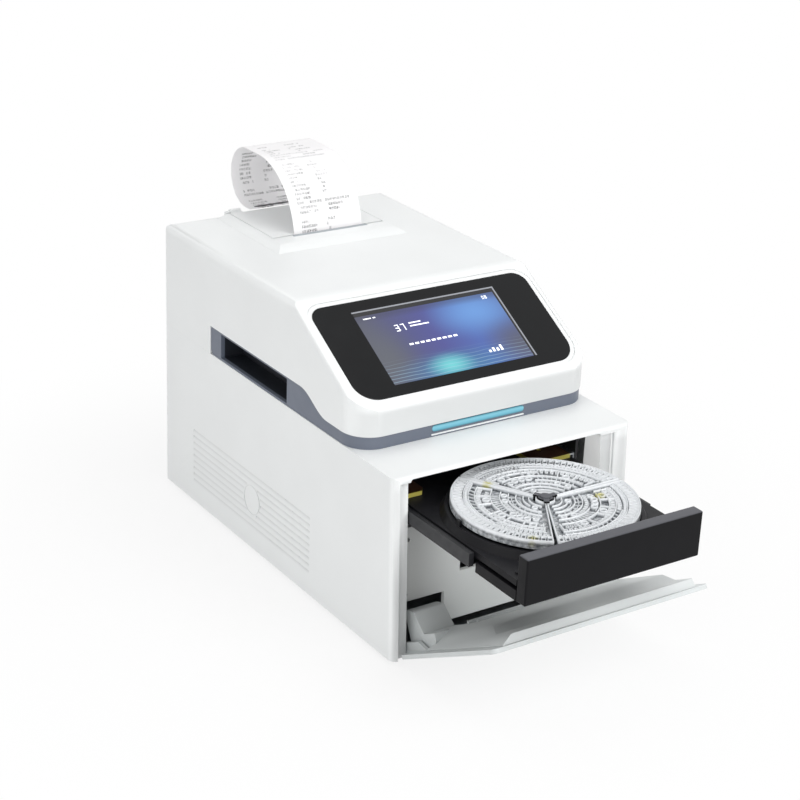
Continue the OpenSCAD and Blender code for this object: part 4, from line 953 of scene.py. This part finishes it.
def sector_plate(name, start, end, inner, outer, floor, thickness):
    """Flat sector between two radii, as a closed plate."""
    bm = bmesh.new()
    count = 60
    rings = []
    for i in range(count + 1):
        angle = start + (end - start) * i / count
        rings.append([bm.verts.new(polar(r, angle, z)) for r, z in (
            (inner, floor), (outer, floor), (outer, floor + thickness), (inner, floor + thickness))])
    for one, two in zip(rings, rings[1:]):
        for k in range(4):
            bm.faces.new((one[k], one[(k + 1) % 4], two[(k + 1) % 4], two[k]))
    bm.faces.new(rings[0])
    bm.faces.new(list(reversed(rings[-1])))
    bmesh.ops.recalc_face_normals(bm, faces=bm.faces)
    return link(name, mesh_from(bm, name))


def sector_walls(start, end):
    """Lines of one sector's walls by their height: (height in mm, lines). Places along the sector are
    shares of its span."""
    base = DISC_FLOOR + DISC_PLATE
    span = end - start

    def at(share):
        return start + span * share

    def arcs(rows):
        return [arc_line(radius, at(first), at(last), base) for radius, first, last in rows]

    def spoke(inner, outer, share, other_share):
        return [polar(inner, at(share), base), polar(outer, at(other_share), base)]

    high = [arc_line(59.4, start, end, base), arc_line(5.9, start + 8, end - 8, base)]
    for side, inward in ((start, 1), (end, -1)):
        high.append([polar(8, side + 3.2 * inward, base), polar(59.4, side + 0.3 * inward, base)])
    middle = [arc_line(51.4, start + 1, end - 1, base)]
    middle += arcs((
        (48.4, 0.06, 0.62), (44.4, 0.06, 0.96), (40.2, 0.5, 0.96), (34.6, 0.08, 0.9), (28.6, 0.08, 0.56),
        (23.4, 0.1, 0.92), (18.6, 0.1, 0.9), (14.0, 0.12, 0.6), (10.4, 0.14, 0.86)))
    low = arcs(((32.6, 0.56, 0.9), (26.2, 0.6, 0.9), (21.0, 0.16, 0.84), (16.2, 0.3, 0.86)))
    for share in (0.06, 0.2, 0.34, 0.5, 0.64, 0.78, 0.94):
        middle.append(spoke(34.6, 44.4, share, share + 0.01))
        low.append(spoke(18.6, 23.4, 0.1 + share * 0.8, 0.12 + share * 0.8))
    for share in (0.15 + 0.35 * i / 8 for i in range(9)):
        low.append(spoke(28.6, 34.6, share, share + 0.02))
    for share in (0.06 + 0.54 * i / 11 for i in range(12)):
        low.append(spoke(44.4, 48.4, share + 0.02, share))
    for radius, size, shares in (
            (31, 2.0, (0.62, 0.7, 0.78)), (29.5, 1.6, (0.86,)), (37.4, 2.2, (0.27, 0.57, 0.86)),
            (25.9, 1.8, (0.16, 0.3)), (14, 1.6, (0.72,))):
        middle += [ring_line(radius, at(share), size, base) for share in shares]
    return ((3.6, high), (2.9, middle), (1.7, low))


class ANALYZER_OT_disc(bpy.types.Operator):
    """Moulds the clear sectors of the reagent disc and their hub"""
    bl_idname = "analyzer.disc"
    bl_label = "Reagent disc"

    def execute(self, context):
        clear = clear_polystyrene("polystyrene, clear", colours().disc)
        ribs = draft_rib_tree(clear)
        cells = cell_row_tree(clear)
        for k in range(3):
            self.mould_sector(k, clear, ribs, cells)
        # The hub's upward faces take the same grey painted sheen as the drawer front.
        hub_black = satin_black("moulded ABS, hub black", colours().drawer, colours().painted_sheen)
        softened("disc_hub", hub_black, sizes().fine_edge)
        return {"FINISHED"}

    def mould_sector(self, k, clear, ribs, cells):
        """One sector: a plate with walls and rows of cells on it, short of the gap at both ends."""
        span, first_degree, gap = 120, -1, 1.2
        start = first_degree + k * span + gap
        end = first_degree + (k + 1) * span - gap
        node = f"disc_sector_{k + 1}"
        base = DISC_FLOOR + DISC_PLATE
        parts = [sector_plate(node + "_plate", start, end, 5.3, 59.9, DISC_FLOOR, DISC_PLATE)]
        for height, paths in sector_walls(start, end):
            parts.append(grow(lines(node + "_walls", paths), ribs, {"Height": height * MM}))
        # radius, share of the cuvette pitch, cell length, width and height, first and last degree
        rows = (
            (55.2, 1.0, 2.7, 5.6, 3.2, start + 2.6, end - 2.0),
            (58.4, 0.52, 1.1, 0.8, 3.3, start + 1.2, end - 1.2),
            (49.9, 0.62, 1.3, 1.6, 2.6, start + 3, end - 3),
            (42.2, 0.8, 1.9, 2.6, 2.3, start + 10, start + 56),
            (42.3, 0.98, 2.6, 2.8, 2.3, start + 64, end - 7),
            (46.4, 0.75, 1.8, 2.4, 2.3, start + 76, end - 5),
            (37.0, 0.7, 1.6, 2.2, 1.9, start + 14, start + 36),
            (25.9, 0.72, 1.5, 2.2, 2.0, start + 44, end - 14),
        )
        for radius, pitch, length, width, height, first, last in rows:
            line = lines(node + "_cells", [arc_line(radius, first, last, base)])
            parts.append(grow(line, cells, {
                "Pitch": pitch * sizes().cell_pitch, "Cell length": length * MM,
                "Cell width": width * MM, "Height": height * MM}))
        finish_piece(join(node + "_moulded", parts), clear, node)


def join(name, parts):
    """One piece from several; the parts are used up."""
    bm = bmesh.new()
    for part in parts:
        bm.from_mesh(part.data)
        bpy.data.objects.remove(part)
    bmesh.ops.recalc_face_normals(bm, faces=bm.faces)
    return link(name, mesh_from(bm, name))


# Paper

def turn_points(start, heading, radius, sweep, steps):
    """Points of an arc in side view (y, z) that leaves start at the heading and bends back down."""
    points = []
    for i in range(1, steps + 1):
        now = heading - sweep * i / steps
        points.append((start[0] + radius * (math.sin(heading) - math.sin(now)),
                       start[1] + radius * (math.cos(now) - math.cos(heading))))
    return points


def strip_path():
    """Middle line of the strip in millimetres: up from the slot, back over in a wide bend, and down
    to the lid."""
    slot, platen_z, top, lid_rise = 244.75, 199.0, 206.0, 4.4
    first_radius, heading, flat, tail = 54.0, math.radians(84), 18.0, 7.0
    path = [(slot, platen_z), (slot, top + 1)]
    path += turn_points(path[-1], heading, first_radius, heading, 40)
    path.append((path[-1][0] + flat, path[-1][1]))
    second_radius = (path[-1][1] - top - lid_rise) / 2
    path += turn_points(path[-1], 0.0, second_radius, math.pi, 48)
    path.append((path[-1][0] - tail, path[-1][1]))
    return path


class ANALYZER_OT_paper(bpy.types.Operator):
    """Curls the printed strip out of the slot and winds the roll"""
    bl_idname = "analyzer.paper"
    bl_label = "Paper"

    def execute(self, context):
        left = -PAPER_WIDTH / 2 * MM
        path = [Vector((left, (y - HALF_DEPTH) * MM, z * MM)) for y, z in strip_path()]
        length = sum((b - a).length for a, b in zip(path, path[1:]))
        paper = thermal_paper("thermal paper", colours().paper, sizes().print_pitch, length)
        strip = grow(lines("printed_strip", [path]), sheet_tree(paper))
        thicken(strip, 0.3 * MM)
        finish_piece(smooth(strip, 50), paper, "paper_strip")

        blank = blank_paper("thermal paper, unprinted", colours().paper)
        roll = grow(lines("wound_paper", [self.wound_path()]), sheet_tree(blank))
        thicken(roll, 0.38 * MM)
        finish_piece(smooth(roll, 50), blank, "paper_roll")
        return {"FINISHED"}

    def wound_path(self):
        """Spiral of the wound paper from the core to the outside."""
        core, outside, turns, steps = 6.6, 21.9, 26, 40
        low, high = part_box("paper_roll")
        middle = (low + high) / 2
        spiral = []
        for i in range(turns * steps + 1):
            angle = i / steps * 2 * math.pi
            radius = (core + (outside - core) * i / (turns * steps)) * MM
            spiral.append(Vector((
                low.x, middle.y + radius * math.cos(angle), middle.z + radius * math.sin(angle))))
        return spiral


def thicken(piece, thickness):
    """Gives a sheet its thickness, half to each side."""
    shell = piece.modifiers.new("thickness", "SOLIDIFY")
    shell.thickness = thickness
    shell.offset = 0
    freeze(piece)


# Stage

# Name, place, size and power of each lamp
LAMPS = (
    ("key", (0.7, -1.2, 1.5), 1.4, 15), ("top", (-0.1, 0.2, 1.8), 1.8, 9),
    ("left fill", (-1.7, -0.5, 0.7), 1.4, 6.5), ("front fill", (-0.5, -1.9, 0.35), 1.2, 11),
)
LAMP_AIM = Vector((0, -0.05, 0.1))


class ANALYZER_OT_stage(bpy.types.Operator):
    """Sets the floor, the soft studio light and the camera"""
    bl_idname = "analyzer.stage"
    bl_label = "Stage"

    def execute(self, context):
        make_floor()
        make_world()
        for name, place, size, power in LAMPS:
            area_light(name, place, size, power)
        make_camera()
        context.scene.view_settings.view_transform = "Standard"
        return {"FINISHED"}


def see_directly(tree):
    """1 for camera, mirror and glass rays, which see the backdrop itself."""
    path = add(tree, "ShaderNodeLightPath")
    first = maths(tree, "MAXIMUM", path.outputs["Is Camera Ray"], path.outputs["Is Glossy Ray"])
    return maths(tree, "MAXIMUM", first, path.outputs["Is Transmission Ray"])


def make_floor():
    """Pale floor that catches a soft shadow round the feet and fades to plain white."""
    reach = 6.0
    bm = bmesh.new()
    bmesh.ops.create_grid(bm, x_segments=1, y_segments=1, size=reach)
    floor = link("floor", mesh_from(bm, "floor"))
    material = bpy.data.materials.new("pale floor")
    material.use_nodes = True
    tree = material.node_tree
    tree.nodes.clear()
    lit = add(tree, "ShaderNodeBsdfDiffuse", inputs={"Color": (0.9, 0.9, 0.9, 1)})
    glow = add(tree, "ShaderNodeEmission", inputs={"Color": (1, 1, 1, 1), "Strength": 1.0})
    away = vector_maths(tree, "LENGTH", object_place(tree), (0, 0, 0)).outputs["Value"]
    share = times(tree, see_directly(tree), smooth_step(tree, away, 0.12, 0.42, 0.78, 1.0))
    mix = add(tree, "ShaderNodeMixShader", inputs={0: share, 1: lit.outputs[0], 2: glow.outputs[0]})
    add(tree, "ShaderNodeOutputMaterial", inputs={"Surface": mix.outputs[0]})
    floor.data.materials.append(material)


def make_world():
    """Soft light from all round; the backdrop itself is seen as plain white."""
    world = bpy.data.worlds.new("studio")
    bpy.context.scene.world = world
    world.use_nodes = True
    tree = world.node_tree
    tree.nodes.clear()
    soft = add(tree, "ShaderNodeBackground", inputs={"Color": (1, 1, 1, 1), "Strength": 0.44})
    seen = add(tree, "ShaderNodeBackground", inputs={"Color": (1, 1, 1, 1), "Strength": 1.0})
    mix = add(tree, "ShaderNodeMixShader", inputs={
        0: see_directly(tree), 1: soft.outputs[0], 2: seen.outputs[0]})
    add(tree, "ShaderNodeOutputWorld", inputs={"Surface": mix.outputs[0]})


def area_light(name, place, size, power):
    """Round soft lamp that faces the analyzer."""
    lamp = bpy.data.lights.new(name, "AREA")
    lamp.shape = "DISK"
    lamp.size = size
    lamp.energy = power
    holder = bpy.data.objects.new(name, lamp)
    bpy.context.scene.collection.objects.link(holder)
    holder.location = place
    aim = LAMP_AIM - holder.location
    holder.rotation_euler = aim.to_track_quat("-Z", "Y").to_euler()


# Camera that was fitted to the photo, in metres and unit vectors
CAMERA_PLACE = (-0.69997, -1.04232, 0.63976)
CAMERA_RIGHT = (0.83490, -0.54890, 0.04063)
CAMERA_UP = (0.18311, 0.34663, 0.91996)
LENS_MM = 86.45


def make_camera():
    """Camera at the photo's angle; its depth of field stays off."""
    data = bpy.data.cameras.new("photo view")
    data.lens = LENS_MM
    data.sensor_width = 36
    camera = bpy.data.objects.new("photo view", data)
    bpy.context.scene.collection.objects.link(camera)
    right, up = Vector(CAMERA_RIGHT), Vector(CAMERA_UP)
    back = right.cross(up)
    turn = Matrix((right, up, back)).transposed()
    camera.matrix_world = Matrix.Translation(CAMERA_PLACE) @ turn.to_4x4()
    bpy.context.scene.camera = camera


# Add-on

OPERATORS = (
    ANALYZER_OT_stage, ANALYZER_OT_shells, ANALYZER_OT_band, ANALYZER_OT_screen, ANALYZER_OT_bay,
    ANALYZER_OT_drawer, ANALYZER_OT_flap, ANALYZER_OT_disc, ANALYZER_OT_paper,
)


class ANALYZER_PT_panel(bpy.types.Panel):
    """Lists the steps that finish the analyzer"""
    bl_idname = "ANALYZER_PT_panel"
    bl_label = "Analyzer"
    bl_space_type = "VIEW_3D"
    bl_region_type = "UI"
    bl_category = "Analyzer"

    def draw(self, context):
        for step in OPERATORS:
            self.layout.operator(step.bl_idname)


CLASSES = (AnalyzerColours, AnalyzerSizes, *OPERATORS, ANALYZER_PT_panel)


def register():
    for kind in CLASSES:
        bpy.utils.register_class(kind)
    bpy.types.Scene.analyzer_colours = bpy.props.PointerProperty(type=AnalyzerColours)
    bpy.types.Scene.analyzer_sizes = bpy.props.PointerProperty(type=AnalyzerSizes)


def unregister():
    del bpy.types.Scene.analyzer_colours
    del bpy.types.Scene.analyzer_sizes
    for kind in reversed(CLASSES):
        bpy.utils.unregister_class(kind)


def main():
    """Runs every step in order."""
    register()
    for step in OPERATORS:
        group, name = step.bl_idname.split(".")
        getattr(getattr(bpy.ops, group), name)()


if __name__ == "__main__":
    main()
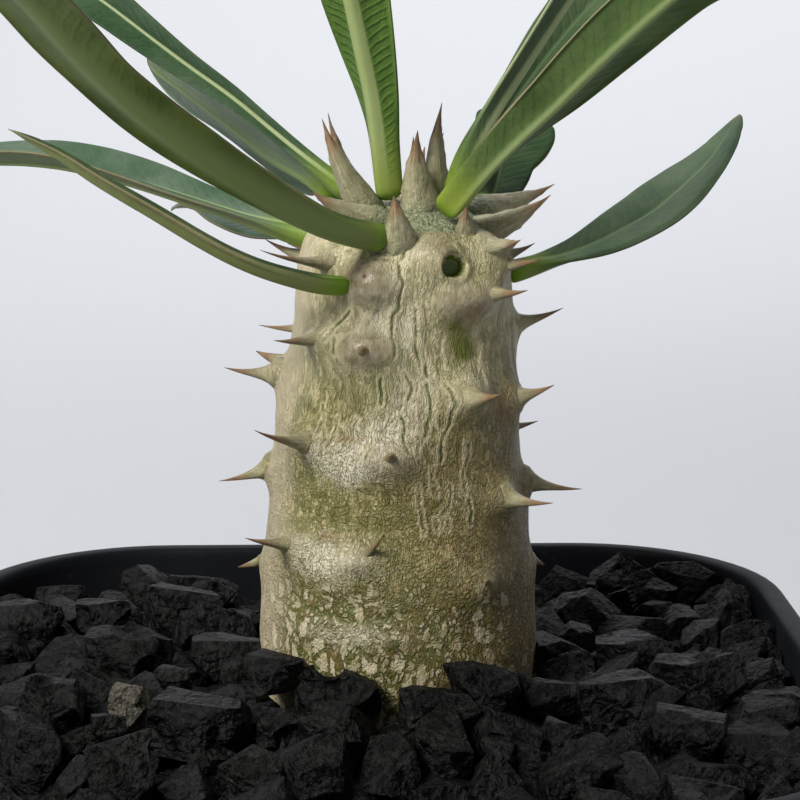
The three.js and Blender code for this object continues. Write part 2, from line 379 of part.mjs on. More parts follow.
// --------------------------------------------------------------------- leaves
// Section of a leaf at one station: a flat blade folded about a thick midrib.
function leafSolid(leaf, grow) {
  const n = leaf.st.length;
  const P = leaf.st.map((s) => new THREE.Vector3(s[0], s[1], s[2]));
  const rings = [];
  let start, end;
  for (let i = 0; i < n; i++) {
    const t = i / (n - 1);
    const T = P[Math.min(i + 1, n - 1)].clone().sub(P[Math.max(i - 1, 0)]).normalize();
    const N = new THREE.Vector3(...leaf.st[i].slice(3, 6));
    N.addScaledVector(T, -N.dot(T)).normalize();
    const B = new THREE.Vector3().crossVectors(T, N);
    const w = Math.max(leaf.st[i][6], i === n - 1 ? 0.25 : 0.8) + grow;
    const f = leaf.fold * (i === 0 || i === n - 1 ? 0.6 : 1);
    const stalk = Math.max(0, 1 - t / 0.16);
    const edge = (0.45 + 1.0 * stalk) * 0.5 * (i === n - 1 ? 0.5 : 1) + grow;
    const blade = (LEAF_BLADE + (LEAF_STALK - LEAF_BLADE) * stalk) * 0.5 * (i === n - 1 ? 0.5 : 1) + grow;
    const rib = LEAF_RIB * (1 - 0.72 * t) + (LEAF_STALK - LEAF_RIB) * stalk;
    const at = (b, h) => {
      const p = P[i].clone()
        .addScaledVector(B, b * w * Math.cos(f))
        .addScaledVector(N, Math.abs(b) * w * Math.sin(f) + h);
      return [p.x, p.y, p.z];
    };
    // counter-clockwise seen from the tip end
    rings.push([
      at(1, edge), at(0.3, blade), at(-0.3, blade), at(-1, edge),
      at(-1, -edge), at(-0.3, -blade - 0.1), at(0, -rib + blade - 2 * grow < -blade - 0.15 ? -(rib - blade + 2 * grow) : -blade - 0.15), at(0.3, -blade - 0.1), at(1, -edge),
    ].reverse());
    if (i === 0) start = P[0].clone().addScaledVector(T, -grow);
    if (i === n - 1) end = P[i].clone().addScaledVector(T, 0.3 + grow);
  }
  return solid(loft(rings, [start.x, start.y, start.z], [end.x, end.y, end.z]));
}

// ------------------------------------------------------------- crushed stones
// Takes away what lies further than reach from a centre, in direction n.
function cutBeyond(body, centre, n, reach) {
  const box = new THREE.BoxGeometry(60, 60, 60);
  box.translate(0, 0, 30 + reach);
  const q = new THREE.Quaternion().setFromUnitVectors(new THREE.Vector3(0, 0, 1), n);
  box.applyQuaternion(q);
  box.translate(centre.x, centre.y, centre.z);
  return body.subtract(solid(box));
}

function stone(i, grow) {
  const [, x, y, z, sx, sy, sz] = STONES[i];
  const rand = rng(977 + 31 * i);
  const box = new THREE.BoxGeometry(sx + 2 * grow, sy + 2 * grow, sz + 2 * grow);
  const turn = new THREE.Euler((rand() - 0.5) * 0.3, (rand() - 0.5) * 0.3, (rand() - 0.5) * 0.5);
  box.applyQuaternion(new THREE.Quaternion().setFromEuler(turn));
  box.translate(x, y, z);
  let body = solid(box);
  const centre = new THREE.Vector3(x, y, z);
  for (let k = 0; k < 9; k++) {
    const zz = 2 * ((k + 0.5) / 9) - 1;
    const a = k * 2.39996 + rand() * 1.2;
    const n = new THREE.Vector3(Math.cos(a), Math.sin(a), 0).multiplyScalar(Math.sqrt(1 - zz * zz)).setZ(zz).normalize();
    const reach = 0.5 * Math.hypot(n.x * sx, n.y * sy, n.z * sz) * (0.86 + 0.22 * rand());
    body = cutBeyond(body, centre, n, reach + grow);
  }
  const edge = GAP / 2 - grow;
  for (let j = 0; j < STONES.length; j++) {
    if (j === i) continue;
    const [, ox, oy, oz, tx, ty, tz] = STONES[j];
    const d = new THREE.Vector3(ox - x, oy - y, oz - z);
    const far = d.length();
    const ri = (sx + sy + sz) / 3, rj = (tx + ty + tz) / 3;
    if (far > ri + rj + 3) continue;
    d.normalize();
    body = cutBeyond(body, centre, d, far * ri / (ri + rj) - edge);
  }
  // clear of the stem
  const toStem = new THREE.Vector3(STEM_X - x, STEM_Y - y, 0);
  const far = toStem.length();
  toStem.normalize();
  if (far < 24) body = cutBeyond(body, centre, toStem, far - 13.6 - GAP + grow);
  return body;
}

function makeGravel(stem) {
  // a bumpy sheet of crushed stone: each cell of a scattered set is one
  // tilted facet
  const rand = rng(4242);
  const cells = [];
  const step = 5.6;
  for (let i = -9; i <= 9; i++) {
    for (let j = -9; j <= 9; j++) {
      cells.push([
        (i + 0.8 * (rand() - 0.5)) * step, (j + 0.8 * (rand() - 0.5)) * step,
        GRAVEL_Z - 1.0 + 1.1 * (rand() - 0.5), (rand() - 0.5) * 0.5, (rand() - 0.5) * 0.5,
      ]);
    }
  }
  const height = (x, y) => {
    let best = null, bd = 1e9;
    for (const c of cells) {
      const d = (c[0] - x) ** 2 + (c[1] - y) ** 2;
      if (d < bd) { bd = d; best = c; }
    }
    return best[2] + (x - best[0]) * best[3] + (y - best[1]) * best[4] - 0.05 * bd;
  };
  const half = 46, n = 27, d = 2 * half / n;
  const pos = [], idx = [];
  for (let j = 0; j <= n; j++) {
    for (let i = 0; i <= n; i++) {
      const x = -half + i * d, y = -half + j * d;
      pos.push(x, y, height(x, y));
    }
  }
  const at = (i, j) => j * (n + 1) + i;
  for (let j = 0; j < n; j++) {
    for (let i = 0; i < n; i++) {
      if ((i + j) % 2) idx.push(at(i, j), at(i + 1, j), at(i + 1, j + 1), at(i, j), at(i + 1, j + 1), at(i, j + 1));
      else idx.push(at(i, j), at(i + 1, j), at(i, j + 1), at(i + 1, j), at(i + 1, j + 1), at(i, j + 1));
    }
  }
  // sides and underside
  const ringIdx = [];
  for (let i = 0; i < n; i++) ringIdx.push(at(i, 0));
  for (let j = 0; j < n; j++) ringIdx.push(at(n, j));
  for (let i = n; i > 0; i--) ringIdx.push(at(i, n));
  for (let j = n; j > 0; j--) ringIdx.push(at(0, j));
  const centre = pos.length / 3;
  pos.push(0, 0, GRAVEL_BOTTOM - 4);
  const low = ringIdx.map((k) => {
    pos.push(pos[3 * k], pos[3 * k + 1], GRAVEL_BOTTOM - 4);
    return pos.length / 3 - 1;
  });
  for (let k = 0; k < ringIdx.length; k++) {
    const m = (k + 1) % ringIdx.length;
    idx.push(ringIdx[k], low[k], low[m], ringIdx[k], low[m], ringIdx[m]);
    idx.push(centre, low[m], low[k]);
  }
  let bed = solid(geometryOf(pos, idx)).intersect(fill(GRAVEL_BOTTOM, POT_H - 0.3));
  bed = bed.subtract(stem);
  for (let i = 0; i < STONES.length; i++) bed = bed.subtract(stone(i, GAP));
  return bed;
}

// ------------------------------------------------------------------- assembly
addMesh('pot', makePot(), '#0b0c0e', 0.32);

const stemClear = makeStem(GAP);
const soil = fill(FLOOR + GAP, SOIL_TOP).subtract(stemBody(GAP));
addMesh('soil', geometryFrom(soil), '#241a12', 0.95);
addMesh('gravel_layer', geometryFrom(makeGravel(stemBody(GAP))), '#191918', 0.85);
for (let i = 0; i < STONES.length; i++) {
  addMesh('stone_' + String(i + 1).padStart(2, '0'), geometryFrom(stone(i, 0)), '#222221', 0.8);
}
addMesh('stem', geometryFrom(makeStem(0)), '#8a8360', 0.6);

let others = stemClear;
for (const leaf of LEAVES) {
  const piece = leafSolid(leaf, 0).subtract(others);
  addMesh('leaf_' + leaf.key, geometryFrom(piece), '#4c6a34', 0.45);
  others = others.add(leafSolid(leaf, GAP));
}

export default object;
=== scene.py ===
# Potted pachypodium horombense: the looks.
# A spiny bottle-shaped stem with twelve leathery leaves, in a square black
# nursery pot topped with crushed black stone. Lengths in the tables are in
# millimetres, in the part's own frame.
import bpy, bmesh, math
import numpy as np
from mathutils import Vector, Matrix


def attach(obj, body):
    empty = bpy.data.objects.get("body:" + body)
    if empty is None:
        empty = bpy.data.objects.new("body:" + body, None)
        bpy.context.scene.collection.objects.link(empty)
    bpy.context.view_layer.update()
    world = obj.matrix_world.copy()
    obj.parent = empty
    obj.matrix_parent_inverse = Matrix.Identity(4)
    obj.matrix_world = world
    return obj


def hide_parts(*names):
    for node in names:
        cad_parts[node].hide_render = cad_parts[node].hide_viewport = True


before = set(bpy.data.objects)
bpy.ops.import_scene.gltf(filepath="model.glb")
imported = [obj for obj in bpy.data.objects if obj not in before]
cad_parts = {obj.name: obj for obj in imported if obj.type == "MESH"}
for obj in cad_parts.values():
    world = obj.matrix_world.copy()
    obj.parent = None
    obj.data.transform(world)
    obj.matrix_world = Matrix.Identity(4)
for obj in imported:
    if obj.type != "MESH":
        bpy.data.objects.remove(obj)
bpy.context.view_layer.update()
MM = 0.001

POT_TOP, POT_H, POT_BASE = 90.0, 80.0, 68.0
RIM_R, BASE_R, RIM_BAND, RIM_STEP, WALL, FLOOR = 21.8, 14.0, 9.0, 1.4, 1.2, 2.0
DRAIN_R, DRAIN_AT = 4.0, 19.0
GRAVEL_Z = 78.0
STEM_X, STEM_Y = 2.5, -0.06
# height above the gravel line, radius
STEM_PROFILE = np.array([
    [-22, 6.0], [-17, 8.2], [-10, 11.0], [-5, 12.4], [-2, 12.9], [1, 13.3], [4.4, 13.6], [8.5, 13.25],
    [12, 13.1], [15.5, 12.7], [20, 12.2], [24.5, 11.9], [27.5, 11.75], [31.5, 10.95], [34.4, 10.6],
    [38.2, 10.3], [41, 10.1], [43.3, 9.5], [45.0, 8.1], [46.1, 5.6], [46.7, 2.8], [46.9, 0.0]])
STEM_DRIFT = np.array([[-30, 0], [0, 0], [24, -0.3], [34, 0.24], [38, 0.43], [41, 0.48], [48, 0.48]])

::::

**What is expected:** Each line in the listing above either holds the string "empty" or does not; state how many do, giving the number only.

**Output below:** 5